Goal. Both the line containing "anchor_tabs();" and the line containing "obj.matrix_world = world" belong in the answer, along with every line between them; print exactly those.

===== Material provided

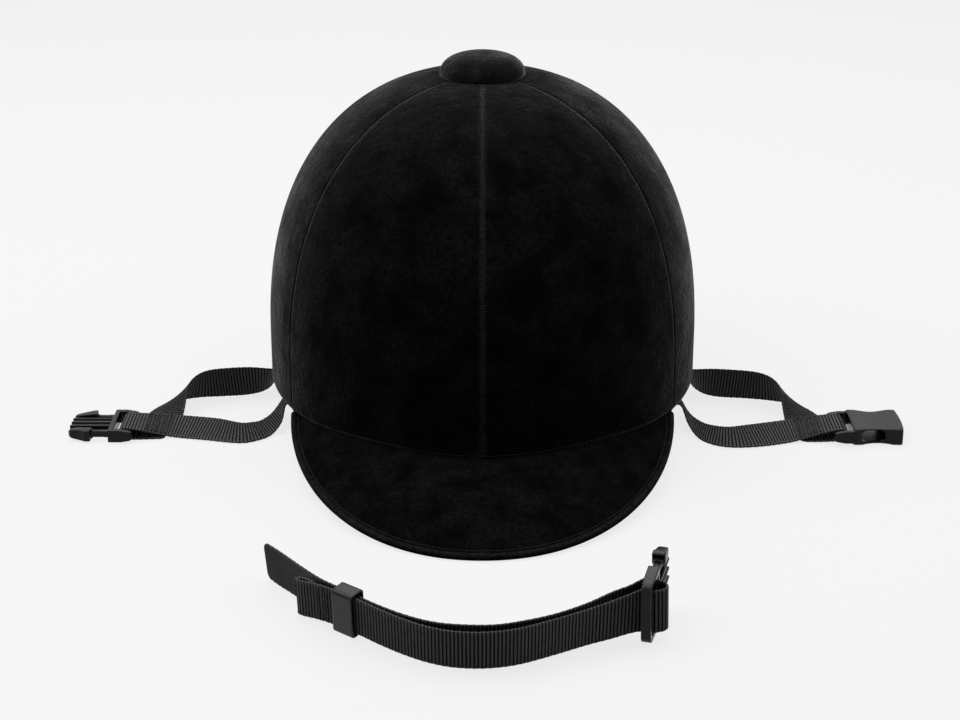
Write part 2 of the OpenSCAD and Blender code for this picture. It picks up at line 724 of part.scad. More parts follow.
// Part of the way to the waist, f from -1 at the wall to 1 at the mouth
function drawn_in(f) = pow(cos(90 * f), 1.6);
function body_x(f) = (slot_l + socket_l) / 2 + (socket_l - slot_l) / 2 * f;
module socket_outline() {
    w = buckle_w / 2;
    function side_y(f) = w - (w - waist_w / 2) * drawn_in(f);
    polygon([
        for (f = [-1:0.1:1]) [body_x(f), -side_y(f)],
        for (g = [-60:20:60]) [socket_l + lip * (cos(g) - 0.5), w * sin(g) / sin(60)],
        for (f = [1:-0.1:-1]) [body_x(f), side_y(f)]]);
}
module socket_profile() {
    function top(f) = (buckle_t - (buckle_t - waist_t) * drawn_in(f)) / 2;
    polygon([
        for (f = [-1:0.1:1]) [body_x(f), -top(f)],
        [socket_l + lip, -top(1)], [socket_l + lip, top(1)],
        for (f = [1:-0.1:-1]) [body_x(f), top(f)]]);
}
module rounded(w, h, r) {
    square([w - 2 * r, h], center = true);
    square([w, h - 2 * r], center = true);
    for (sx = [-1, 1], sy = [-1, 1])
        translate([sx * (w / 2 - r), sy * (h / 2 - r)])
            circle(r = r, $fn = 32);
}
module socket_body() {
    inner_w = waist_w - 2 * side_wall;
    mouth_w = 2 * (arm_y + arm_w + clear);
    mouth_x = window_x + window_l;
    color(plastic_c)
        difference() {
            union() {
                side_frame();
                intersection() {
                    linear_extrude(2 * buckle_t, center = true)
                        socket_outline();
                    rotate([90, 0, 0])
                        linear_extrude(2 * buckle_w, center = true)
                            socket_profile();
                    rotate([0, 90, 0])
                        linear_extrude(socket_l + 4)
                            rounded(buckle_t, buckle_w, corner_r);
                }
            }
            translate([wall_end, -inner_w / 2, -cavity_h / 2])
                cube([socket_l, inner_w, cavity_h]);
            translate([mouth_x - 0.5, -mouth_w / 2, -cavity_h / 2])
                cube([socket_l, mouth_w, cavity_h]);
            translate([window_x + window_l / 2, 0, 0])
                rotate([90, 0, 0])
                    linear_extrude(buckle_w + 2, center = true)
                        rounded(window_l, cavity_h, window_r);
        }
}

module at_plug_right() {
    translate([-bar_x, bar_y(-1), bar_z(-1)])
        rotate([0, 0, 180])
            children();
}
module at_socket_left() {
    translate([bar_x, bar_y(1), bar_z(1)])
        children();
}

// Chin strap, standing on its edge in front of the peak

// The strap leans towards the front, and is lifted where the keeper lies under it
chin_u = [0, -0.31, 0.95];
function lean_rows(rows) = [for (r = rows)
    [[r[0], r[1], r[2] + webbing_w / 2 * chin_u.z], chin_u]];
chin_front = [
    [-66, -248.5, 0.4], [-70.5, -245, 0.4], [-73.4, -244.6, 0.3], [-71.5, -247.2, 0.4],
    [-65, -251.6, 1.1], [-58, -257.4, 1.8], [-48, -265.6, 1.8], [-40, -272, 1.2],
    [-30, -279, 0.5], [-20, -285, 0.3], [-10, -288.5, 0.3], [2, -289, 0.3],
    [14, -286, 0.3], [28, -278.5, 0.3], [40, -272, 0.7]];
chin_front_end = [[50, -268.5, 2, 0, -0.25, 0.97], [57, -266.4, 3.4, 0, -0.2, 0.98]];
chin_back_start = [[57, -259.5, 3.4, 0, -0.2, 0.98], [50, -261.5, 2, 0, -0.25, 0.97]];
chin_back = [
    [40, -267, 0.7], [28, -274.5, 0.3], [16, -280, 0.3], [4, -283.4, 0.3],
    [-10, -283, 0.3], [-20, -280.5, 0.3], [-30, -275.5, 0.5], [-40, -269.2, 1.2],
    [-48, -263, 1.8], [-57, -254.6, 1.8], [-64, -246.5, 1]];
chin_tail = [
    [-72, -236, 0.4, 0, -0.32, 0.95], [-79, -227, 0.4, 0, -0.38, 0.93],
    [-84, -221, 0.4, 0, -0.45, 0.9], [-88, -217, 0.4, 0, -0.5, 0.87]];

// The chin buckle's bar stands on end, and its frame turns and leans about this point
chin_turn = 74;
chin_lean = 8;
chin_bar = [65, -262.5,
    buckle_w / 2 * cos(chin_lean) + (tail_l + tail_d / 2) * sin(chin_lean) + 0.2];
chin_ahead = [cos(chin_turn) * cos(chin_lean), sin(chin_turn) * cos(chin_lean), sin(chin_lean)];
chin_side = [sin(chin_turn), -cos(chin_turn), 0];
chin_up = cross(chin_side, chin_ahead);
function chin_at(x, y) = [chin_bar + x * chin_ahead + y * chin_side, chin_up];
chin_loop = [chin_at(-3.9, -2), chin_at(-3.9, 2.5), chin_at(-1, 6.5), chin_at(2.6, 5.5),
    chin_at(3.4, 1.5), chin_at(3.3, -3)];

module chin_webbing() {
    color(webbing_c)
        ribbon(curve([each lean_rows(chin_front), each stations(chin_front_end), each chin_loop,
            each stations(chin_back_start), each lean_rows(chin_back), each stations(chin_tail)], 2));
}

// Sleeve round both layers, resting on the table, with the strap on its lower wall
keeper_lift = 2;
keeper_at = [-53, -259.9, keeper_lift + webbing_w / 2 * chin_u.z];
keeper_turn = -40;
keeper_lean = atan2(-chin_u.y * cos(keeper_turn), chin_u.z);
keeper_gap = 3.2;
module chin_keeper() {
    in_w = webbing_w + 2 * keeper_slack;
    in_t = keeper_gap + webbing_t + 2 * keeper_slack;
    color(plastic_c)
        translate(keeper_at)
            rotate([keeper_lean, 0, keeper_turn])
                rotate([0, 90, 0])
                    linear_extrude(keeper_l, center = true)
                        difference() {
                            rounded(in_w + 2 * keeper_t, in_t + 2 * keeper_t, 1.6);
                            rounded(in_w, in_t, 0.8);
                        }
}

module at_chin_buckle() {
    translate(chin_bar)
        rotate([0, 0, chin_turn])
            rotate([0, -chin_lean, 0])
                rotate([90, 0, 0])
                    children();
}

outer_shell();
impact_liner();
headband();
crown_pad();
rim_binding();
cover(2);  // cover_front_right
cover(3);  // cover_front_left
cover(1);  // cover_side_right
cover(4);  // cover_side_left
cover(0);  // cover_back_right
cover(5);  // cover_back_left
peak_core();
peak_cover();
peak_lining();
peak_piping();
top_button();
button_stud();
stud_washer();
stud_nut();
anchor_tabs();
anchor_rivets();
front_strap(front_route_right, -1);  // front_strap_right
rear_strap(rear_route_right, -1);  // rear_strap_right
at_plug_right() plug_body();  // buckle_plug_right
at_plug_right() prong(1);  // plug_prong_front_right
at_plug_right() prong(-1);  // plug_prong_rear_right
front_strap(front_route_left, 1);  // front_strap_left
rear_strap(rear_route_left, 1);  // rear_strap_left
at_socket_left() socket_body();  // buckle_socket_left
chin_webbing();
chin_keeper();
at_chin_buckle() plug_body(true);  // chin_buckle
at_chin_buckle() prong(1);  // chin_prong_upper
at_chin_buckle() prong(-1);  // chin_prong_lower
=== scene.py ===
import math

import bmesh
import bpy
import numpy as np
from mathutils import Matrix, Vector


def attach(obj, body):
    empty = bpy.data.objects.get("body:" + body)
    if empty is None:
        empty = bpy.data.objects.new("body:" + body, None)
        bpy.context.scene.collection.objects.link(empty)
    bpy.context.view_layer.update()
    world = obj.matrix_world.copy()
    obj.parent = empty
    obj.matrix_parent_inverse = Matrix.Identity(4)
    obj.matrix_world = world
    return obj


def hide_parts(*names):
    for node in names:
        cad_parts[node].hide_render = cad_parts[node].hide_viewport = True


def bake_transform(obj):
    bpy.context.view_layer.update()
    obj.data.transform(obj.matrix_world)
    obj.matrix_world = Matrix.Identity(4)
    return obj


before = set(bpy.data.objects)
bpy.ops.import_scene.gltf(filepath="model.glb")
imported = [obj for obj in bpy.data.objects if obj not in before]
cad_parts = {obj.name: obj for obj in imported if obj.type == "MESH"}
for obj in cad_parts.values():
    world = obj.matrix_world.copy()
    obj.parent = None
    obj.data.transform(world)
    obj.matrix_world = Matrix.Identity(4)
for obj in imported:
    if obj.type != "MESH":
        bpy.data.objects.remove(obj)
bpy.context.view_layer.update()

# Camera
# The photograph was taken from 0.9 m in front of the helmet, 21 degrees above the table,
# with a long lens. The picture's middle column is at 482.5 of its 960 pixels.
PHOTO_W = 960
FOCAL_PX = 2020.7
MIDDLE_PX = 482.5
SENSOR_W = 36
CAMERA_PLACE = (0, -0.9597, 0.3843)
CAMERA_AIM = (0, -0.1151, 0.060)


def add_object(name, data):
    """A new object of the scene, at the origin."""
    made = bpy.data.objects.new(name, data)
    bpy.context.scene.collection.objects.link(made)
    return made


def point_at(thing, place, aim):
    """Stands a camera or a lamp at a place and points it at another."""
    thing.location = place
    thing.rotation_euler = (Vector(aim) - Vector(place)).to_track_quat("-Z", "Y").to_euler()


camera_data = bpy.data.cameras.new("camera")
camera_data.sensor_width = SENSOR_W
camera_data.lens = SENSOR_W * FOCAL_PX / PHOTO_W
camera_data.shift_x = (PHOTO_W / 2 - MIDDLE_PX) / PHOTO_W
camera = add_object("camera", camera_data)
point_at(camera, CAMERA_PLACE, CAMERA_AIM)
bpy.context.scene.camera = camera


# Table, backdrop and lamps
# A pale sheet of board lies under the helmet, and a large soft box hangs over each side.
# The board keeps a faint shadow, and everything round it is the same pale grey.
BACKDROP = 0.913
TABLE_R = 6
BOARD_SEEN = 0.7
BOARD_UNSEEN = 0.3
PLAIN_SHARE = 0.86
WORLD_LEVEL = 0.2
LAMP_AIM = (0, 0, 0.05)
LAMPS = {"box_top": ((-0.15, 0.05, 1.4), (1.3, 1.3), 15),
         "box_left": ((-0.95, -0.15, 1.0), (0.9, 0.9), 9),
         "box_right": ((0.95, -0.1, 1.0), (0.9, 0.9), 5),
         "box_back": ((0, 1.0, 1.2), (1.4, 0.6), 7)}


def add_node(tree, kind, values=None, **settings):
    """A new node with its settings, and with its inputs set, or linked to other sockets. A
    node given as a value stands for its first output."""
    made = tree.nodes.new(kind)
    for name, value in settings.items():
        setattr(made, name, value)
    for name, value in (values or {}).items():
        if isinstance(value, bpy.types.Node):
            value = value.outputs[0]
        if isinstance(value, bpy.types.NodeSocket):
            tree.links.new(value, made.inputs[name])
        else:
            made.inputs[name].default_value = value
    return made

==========

Correct answer.
anchor_tabs();
anchor_rivets();
front_strap(front_route_right, -1);  // front_strap_right
rear_strap(rear_route_right, -1);  // rear_strap_right
at_plug_right() plug_body();  // buckle_plug_right
at_plug_right() prong(1);  // plug_prong_front_right
at_plug_right() prong(-1);  // plug_prong_rear_right
front_strap(front_route_left, 1);  // front_strap_left
rear_strap(rear_route_left, 1);  // rear_strap_left
at_socket_left() socket_body();  // buckle_socket_left
chin_webbing();
chin_keeper();
at_chin_buckle() plug_body(true);  // chin_buckle
at_chin_buckle() prong(1);  // chin_prong_upper
at_chin_buckle() prong(-1);  // chin_prong_lower
=== scene.py ===
import math

import bmesh
import bpy
import numpy as np
from mathutils import Matrix, Vector


def attach(obj, body):
    empty = bpy.data.objects.get("body:" + body)
    if empty is None:
        empty = bpy.data.objects.new("body:" + body, None)
        bpy.context.scene.collection.objects.link(empty)
    bpy.context.view_layer.update()
    world = obj.matrix_world.copy()
    obj.parent = empty
    obj.matrix_parent_inverse = Matrix.Identity(4)
    obj.matrix_world = world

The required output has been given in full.